My direct call for March 2026: For most buyers — go fixed. Here’s why in one sentence: the spread between ARM and fixed rates (83 bps) doesn’t adequately compensate for the reset risk in a macro environment where oil is at $90, the February jobs print came in negative, and the 10-year Treasury is refusing to fully price in the Fed’s 2.5% rate. You’re getting paid 83 bps to take on substantial uncertainty. That’s not a good deal.

The only exception: if you have a documented, high-confidence exit within 60 months AND the fully-indexed ARM rate (SOFR + margin) in today’s numbers is comfortably below 6.5%, an ARM is worth modeling carefully. Otherwise, lock the fixed, sleep soundly, and keep the rest of your financial life stable. Boring wins.

One last thing: while high-yield savings accounts are still offering 4.0% APY (Yahoo Finance, March 6, 2026), don’t conflate liquidity with rate strategy. Your emergency fund goes in the HYSA. Your 30-year housing cost goes in the mortgage rate that lets you plan your financial life with certainty. Those are different jobs for different tools.

Fixed vs. ARM: Full Side-by-Side Comparison

Here’s the complete picture in one place. Use this as your decision reference.

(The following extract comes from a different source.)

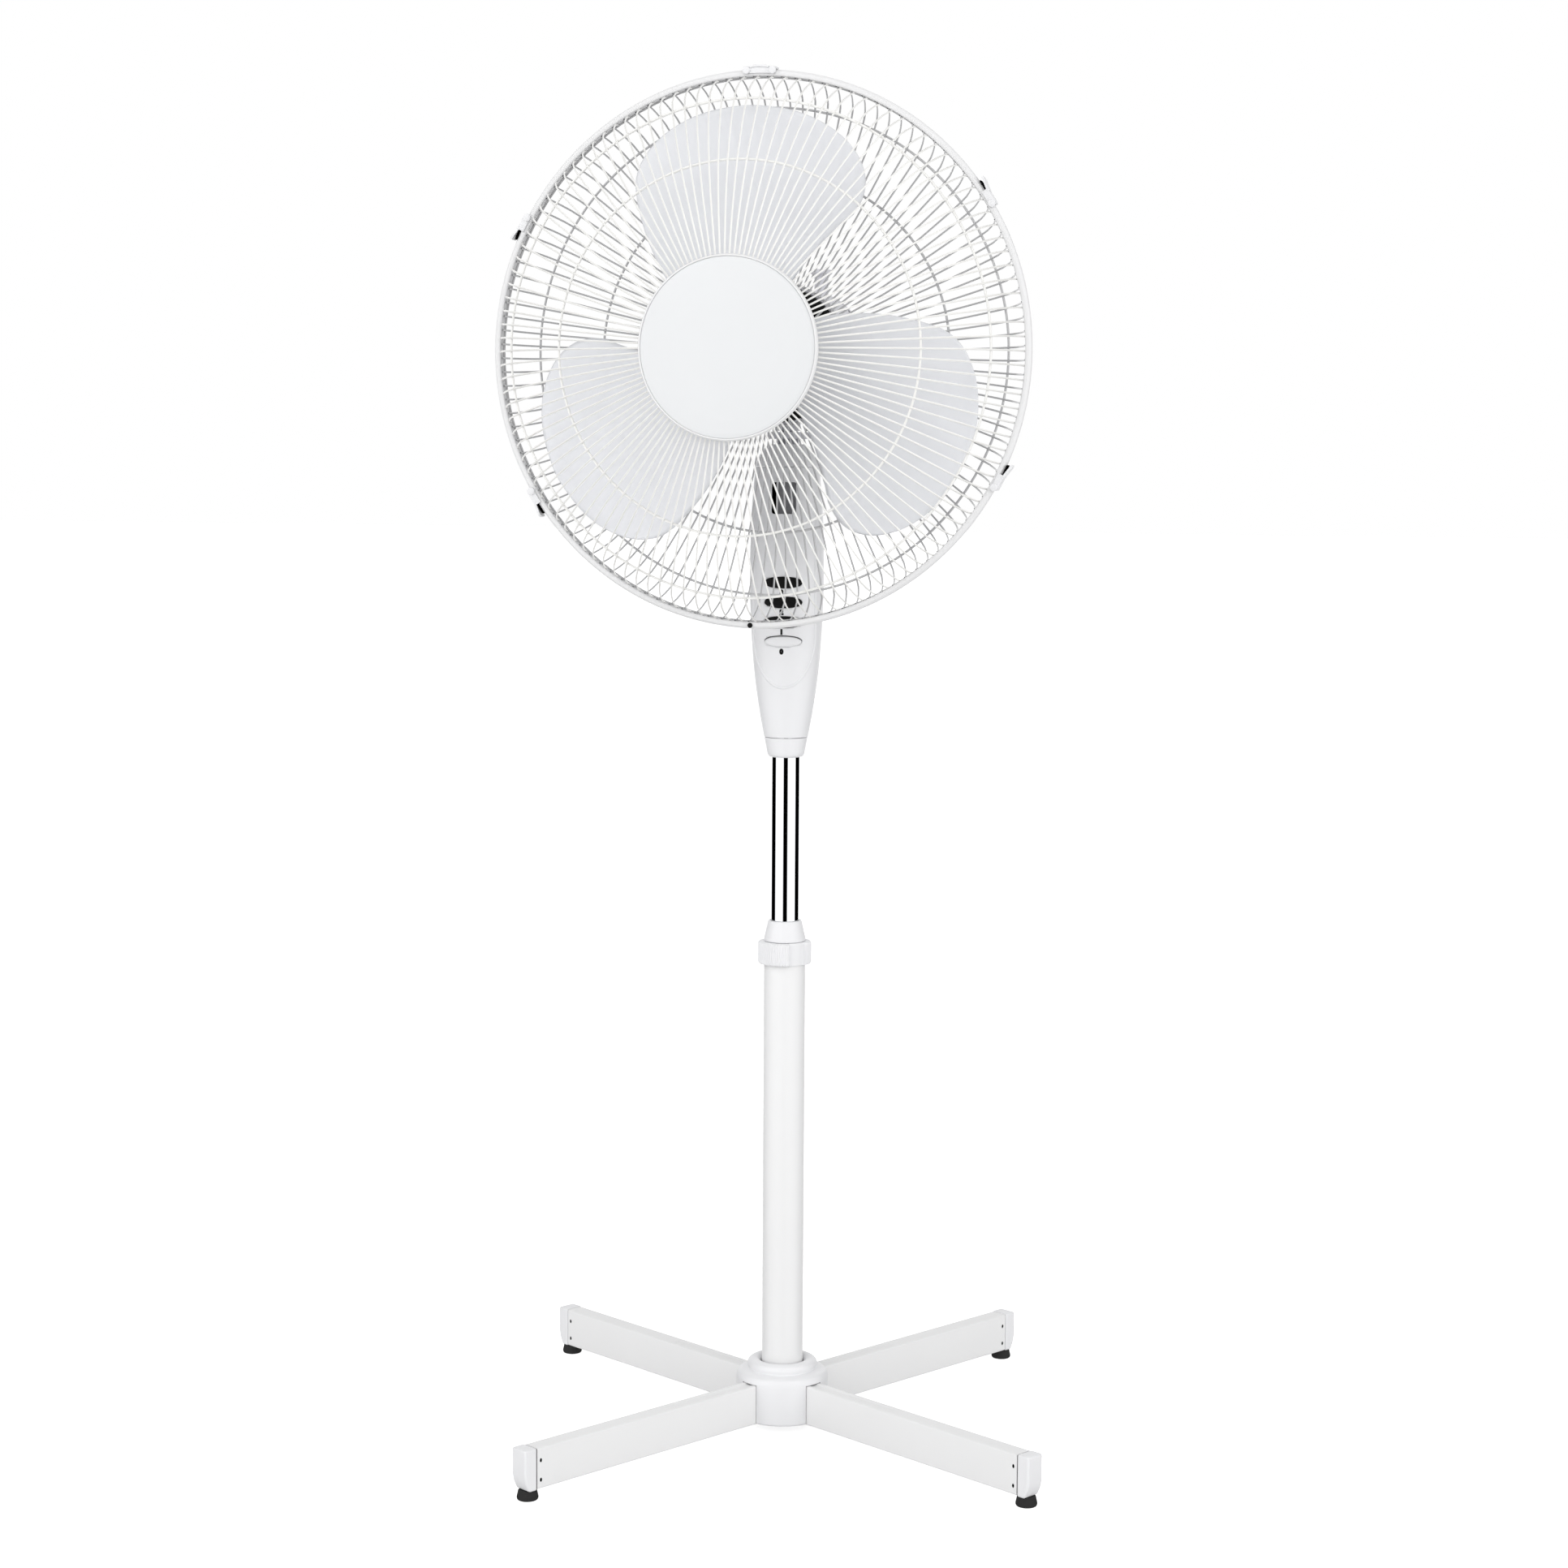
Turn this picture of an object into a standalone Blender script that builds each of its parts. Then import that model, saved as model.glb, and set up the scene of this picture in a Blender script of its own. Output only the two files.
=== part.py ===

Frequently Asked Questions

Q: With the Fed Funds Rate at 2.5%, shouldn’t ARM rates be much lower by now?
Not necessarily. ARM rates reset to an index like SOFR or the 1-year Treasury, not directly to the Fed Funds Rate. As of March 2026, the 1-year Treasury is running around 4.1%, and lenders add a margin of 2.25–2.75% on top of that. So the fully indexed reset rate is still 6.3–6.9%. The Fed cut rates significantly from the 2023 peak, but the 10-year yield — which drives fixed mortgage rates — hasn’t followed proportionally due to inflation concerns and fiscal deficit pressures.
Q: How much does a 1% rate difference actually cost on a $450,000 mortgage?
Roughly $270–$285 per month in payment difference, and approximately $40,000–$48,000 in total interest over a 10-year horizon. On a 30-year full term, the difference approaches $90,000–$100,000. This is why even small rate differences compound into enormous dollar amounts — and why getting the best rate at origination is worth spending significant time on.
Q: What’s the right time horizon to choose an ARM over a fixed mortgage?
The ARM makes financial sense if your holding period is comfortably shorter than the initial fixed period of the ARM — ideally by at least 12–18 months as a buffer. On a 5/1 ARM, that means you need high confidence you’ll sell or refinance by year 4, not year 5. The buffer matters because real estate closings are unpredictable and life rarely goes exactly to plan. If your timeline is 7+ years, fixed wins in almost every rate scenario.
Q: Should I wait for rates to fall more before buying?
This is the costliest question to get wrong. Home prices in most major metros have risen 3–6% annually even through the high-rate environment. If you wait 18 months for rates to drop 0.5%, but home prices rise 5%, you’ve lost ground. The math: on a $450,000 home with 5% appreciation, waiting 18 months means the home costs $472,500 — that extra $22,500 in price (financed) costs more over 30 years than the rate savings from a modest cut. Buy when you’re financially ready, and refinance if rates meaningfully improve.
Q: How does today’s stock market volatility affect mortgage rates?
Directly, through the flight-to-safety effect. When the S&P 500 drops 1.33% and Dow falls 500 points — as happened on March 7, 2026 on the back of the surprise February jobs loss — investors typically flee into Treasuries. That pushes Treasury prices up and yields down, which should lower mortgage rates slightly. However, if the bad jobs data is accompanied by rising oil (above $90 as of this week), the inflation concern can offset the flight-to-safety rate drop. Net result: don’t expect a sudden rate windfall from one bad jobs report.

※ This article is for informational purposes only and does not constitute investment advice. Please make investment decisions carefully based on your own judgment. Rates, fees, and other figures mentioned may change – always verify current information on official websites.